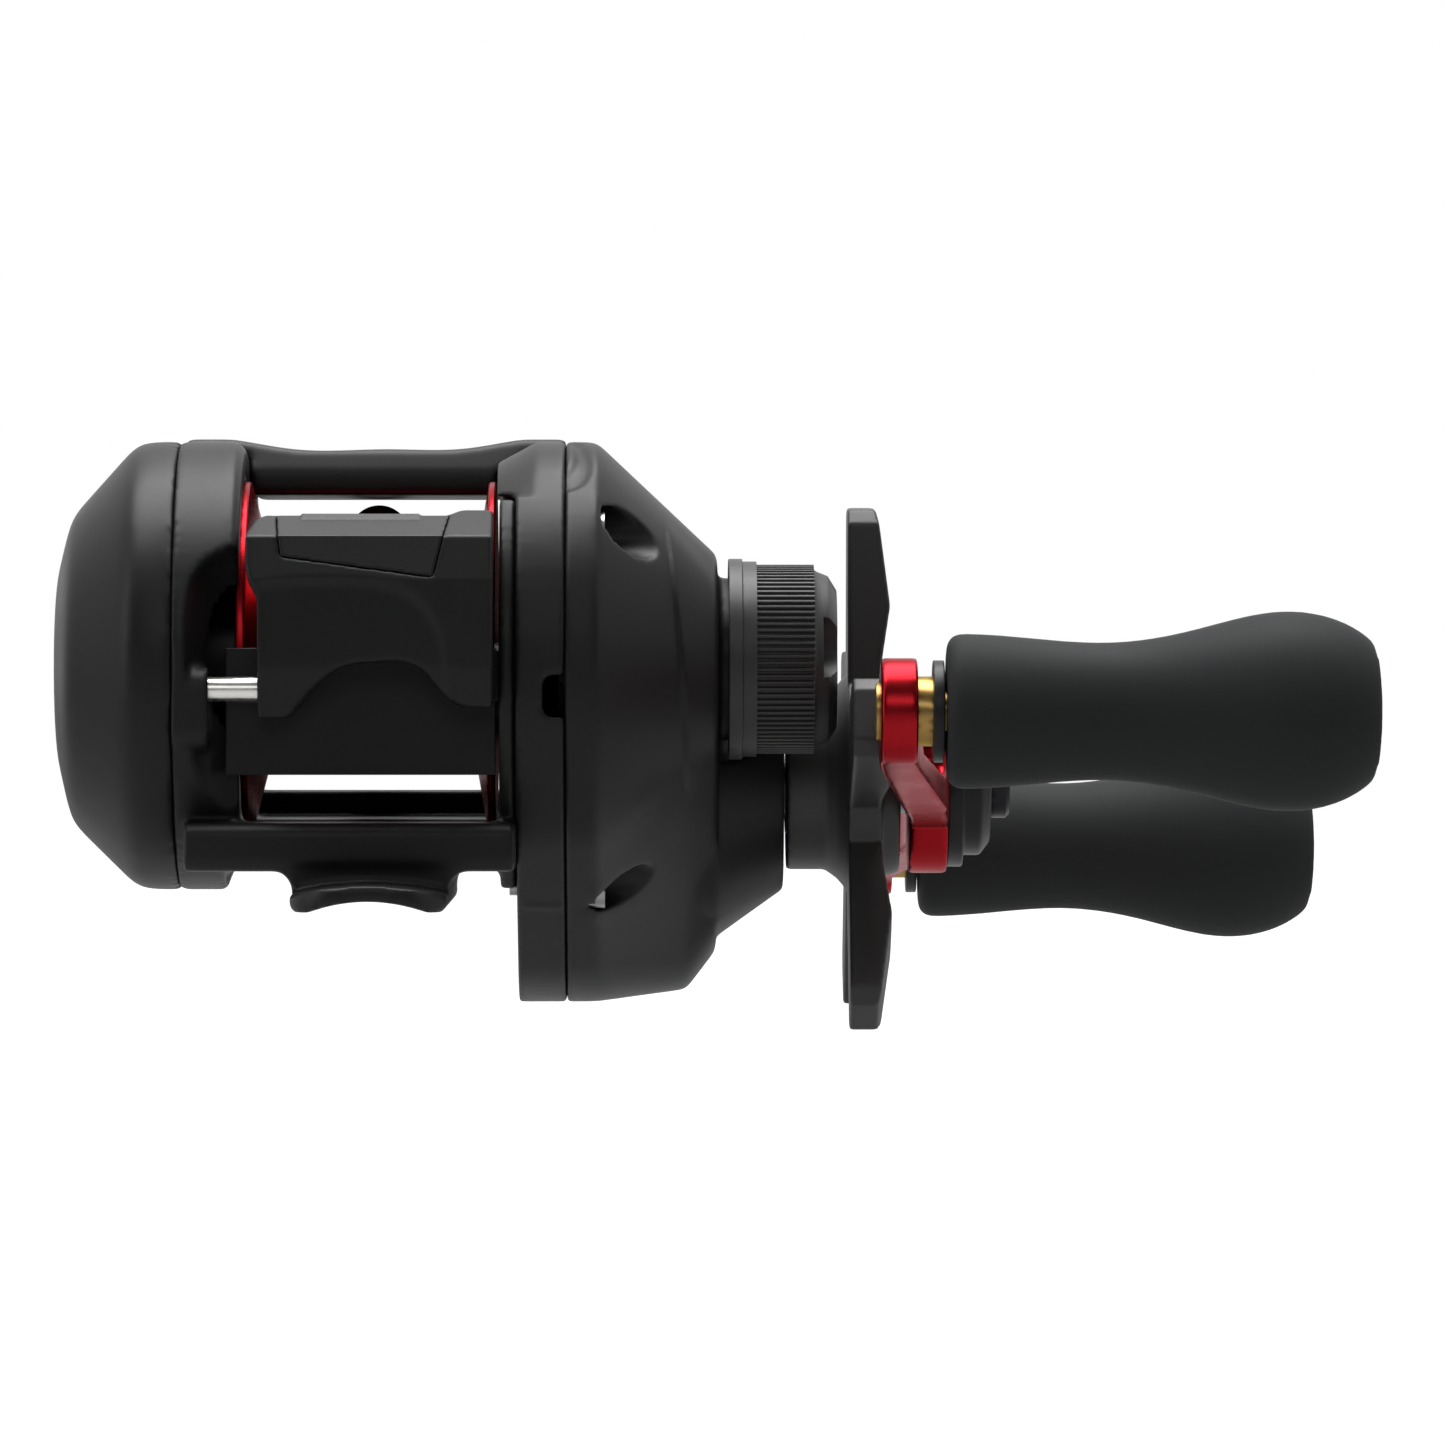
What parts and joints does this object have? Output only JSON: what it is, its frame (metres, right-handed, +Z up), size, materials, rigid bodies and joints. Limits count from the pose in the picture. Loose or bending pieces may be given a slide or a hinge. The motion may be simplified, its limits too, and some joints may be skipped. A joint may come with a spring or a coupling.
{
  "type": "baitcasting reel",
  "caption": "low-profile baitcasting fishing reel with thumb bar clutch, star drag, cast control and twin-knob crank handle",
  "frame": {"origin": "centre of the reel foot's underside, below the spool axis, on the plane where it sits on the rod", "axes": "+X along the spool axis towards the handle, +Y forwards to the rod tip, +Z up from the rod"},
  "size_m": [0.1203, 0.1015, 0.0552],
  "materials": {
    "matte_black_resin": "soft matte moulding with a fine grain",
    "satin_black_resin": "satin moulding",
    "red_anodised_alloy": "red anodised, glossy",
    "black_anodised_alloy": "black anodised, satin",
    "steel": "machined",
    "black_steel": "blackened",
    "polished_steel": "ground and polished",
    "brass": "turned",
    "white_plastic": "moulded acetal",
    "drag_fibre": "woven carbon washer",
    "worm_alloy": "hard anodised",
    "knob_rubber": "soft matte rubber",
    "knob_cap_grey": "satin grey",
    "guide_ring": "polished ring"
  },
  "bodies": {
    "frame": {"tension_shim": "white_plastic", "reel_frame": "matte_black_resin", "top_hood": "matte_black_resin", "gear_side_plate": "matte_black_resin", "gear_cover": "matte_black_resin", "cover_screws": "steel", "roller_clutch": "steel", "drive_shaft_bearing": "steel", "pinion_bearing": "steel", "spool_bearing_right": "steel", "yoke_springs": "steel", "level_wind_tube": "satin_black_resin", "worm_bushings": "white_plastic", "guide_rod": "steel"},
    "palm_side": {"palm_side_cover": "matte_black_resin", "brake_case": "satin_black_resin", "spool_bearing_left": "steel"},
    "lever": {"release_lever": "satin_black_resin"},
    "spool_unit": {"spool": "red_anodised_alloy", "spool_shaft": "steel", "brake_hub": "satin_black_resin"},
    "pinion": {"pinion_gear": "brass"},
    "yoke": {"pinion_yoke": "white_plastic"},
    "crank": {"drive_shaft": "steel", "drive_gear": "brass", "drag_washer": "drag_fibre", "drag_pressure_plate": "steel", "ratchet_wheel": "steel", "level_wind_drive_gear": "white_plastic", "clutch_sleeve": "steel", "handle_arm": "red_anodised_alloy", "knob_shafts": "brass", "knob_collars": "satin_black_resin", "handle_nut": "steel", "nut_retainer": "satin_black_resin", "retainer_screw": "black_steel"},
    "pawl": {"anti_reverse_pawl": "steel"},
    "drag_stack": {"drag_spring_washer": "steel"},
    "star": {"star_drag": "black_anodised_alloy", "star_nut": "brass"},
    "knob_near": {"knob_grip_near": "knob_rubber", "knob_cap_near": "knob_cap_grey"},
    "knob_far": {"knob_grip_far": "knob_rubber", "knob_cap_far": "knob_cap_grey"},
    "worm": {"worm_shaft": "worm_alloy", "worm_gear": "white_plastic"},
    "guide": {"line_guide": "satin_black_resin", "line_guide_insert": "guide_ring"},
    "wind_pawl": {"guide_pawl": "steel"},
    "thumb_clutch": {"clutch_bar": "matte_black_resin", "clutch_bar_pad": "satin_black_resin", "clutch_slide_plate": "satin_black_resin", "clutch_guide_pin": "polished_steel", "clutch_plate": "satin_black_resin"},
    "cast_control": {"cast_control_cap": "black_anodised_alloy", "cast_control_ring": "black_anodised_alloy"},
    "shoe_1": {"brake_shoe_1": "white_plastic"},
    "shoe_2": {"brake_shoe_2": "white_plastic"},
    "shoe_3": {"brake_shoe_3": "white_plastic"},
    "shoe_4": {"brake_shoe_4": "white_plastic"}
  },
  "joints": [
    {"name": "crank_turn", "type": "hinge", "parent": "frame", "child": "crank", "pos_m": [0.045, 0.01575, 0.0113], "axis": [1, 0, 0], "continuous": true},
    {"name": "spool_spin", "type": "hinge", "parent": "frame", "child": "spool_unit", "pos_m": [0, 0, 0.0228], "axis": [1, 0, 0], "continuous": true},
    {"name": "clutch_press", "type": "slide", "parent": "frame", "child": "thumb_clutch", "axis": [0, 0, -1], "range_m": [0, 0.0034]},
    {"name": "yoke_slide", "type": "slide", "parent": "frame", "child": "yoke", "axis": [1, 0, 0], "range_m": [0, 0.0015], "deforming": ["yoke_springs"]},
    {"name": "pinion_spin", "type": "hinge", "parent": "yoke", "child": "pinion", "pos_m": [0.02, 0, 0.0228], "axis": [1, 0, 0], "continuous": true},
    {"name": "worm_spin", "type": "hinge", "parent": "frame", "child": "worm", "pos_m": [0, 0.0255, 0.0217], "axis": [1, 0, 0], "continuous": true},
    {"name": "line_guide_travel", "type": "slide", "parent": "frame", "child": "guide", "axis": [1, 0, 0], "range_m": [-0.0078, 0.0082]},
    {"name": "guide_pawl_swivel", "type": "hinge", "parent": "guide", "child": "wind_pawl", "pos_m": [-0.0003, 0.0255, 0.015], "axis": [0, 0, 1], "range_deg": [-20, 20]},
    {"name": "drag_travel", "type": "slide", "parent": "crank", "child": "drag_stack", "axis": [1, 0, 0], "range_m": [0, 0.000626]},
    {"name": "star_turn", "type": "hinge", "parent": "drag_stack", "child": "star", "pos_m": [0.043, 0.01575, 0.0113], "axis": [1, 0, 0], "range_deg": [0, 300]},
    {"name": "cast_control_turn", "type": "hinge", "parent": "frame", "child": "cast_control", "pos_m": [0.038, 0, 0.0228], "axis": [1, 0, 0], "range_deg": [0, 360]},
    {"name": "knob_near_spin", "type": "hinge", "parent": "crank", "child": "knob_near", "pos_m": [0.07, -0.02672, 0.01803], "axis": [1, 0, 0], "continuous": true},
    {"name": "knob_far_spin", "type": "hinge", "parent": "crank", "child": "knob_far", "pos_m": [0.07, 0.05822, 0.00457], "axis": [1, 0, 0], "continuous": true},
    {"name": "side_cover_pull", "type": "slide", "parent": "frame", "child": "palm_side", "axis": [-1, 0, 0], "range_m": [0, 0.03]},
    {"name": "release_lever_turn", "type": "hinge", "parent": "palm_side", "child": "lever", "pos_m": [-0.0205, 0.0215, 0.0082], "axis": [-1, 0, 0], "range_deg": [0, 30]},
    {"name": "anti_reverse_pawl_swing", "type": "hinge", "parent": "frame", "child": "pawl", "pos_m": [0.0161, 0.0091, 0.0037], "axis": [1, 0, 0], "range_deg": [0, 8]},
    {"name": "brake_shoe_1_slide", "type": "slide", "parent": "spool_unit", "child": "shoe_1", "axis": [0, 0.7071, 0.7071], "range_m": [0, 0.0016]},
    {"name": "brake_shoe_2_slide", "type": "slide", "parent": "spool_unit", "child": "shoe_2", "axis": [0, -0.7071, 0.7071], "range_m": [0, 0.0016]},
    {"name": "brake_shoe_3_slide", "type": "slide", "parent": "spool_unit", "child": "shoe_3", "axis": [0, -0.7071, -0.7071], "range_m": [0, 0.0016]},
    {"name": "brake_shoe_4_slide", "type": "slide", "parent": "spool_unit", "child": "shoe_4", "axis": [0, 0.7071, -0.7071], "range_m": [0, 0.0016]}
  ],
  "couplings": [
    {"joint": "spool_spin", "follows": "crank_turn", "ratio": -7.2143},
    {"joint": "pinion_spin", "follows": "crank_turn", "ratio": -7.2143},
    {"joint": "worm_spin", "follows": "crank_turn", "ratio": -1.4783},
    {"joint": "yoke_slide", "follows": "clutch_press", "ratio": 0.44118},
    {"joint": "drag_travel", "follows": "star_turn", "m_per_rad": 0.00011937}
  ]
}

==================================================

#### [PROBLEM TO SOLVE]
Read the data above and pull out each line that holds the string "materials".

#### [ANSWER BELOW]
What parts and joints does this object have? Output only JSON: what it is, its frame (metres, right-handed, +Z up), size, materials, rigid bodies and joints. Limits count from the pose in the picture. Loose or bending pieces may be given a slide or a hinge. The motion may be simplified, its limits too, and some joints may be skipped. A joint may come with a spring or a coupling.
  "materials": {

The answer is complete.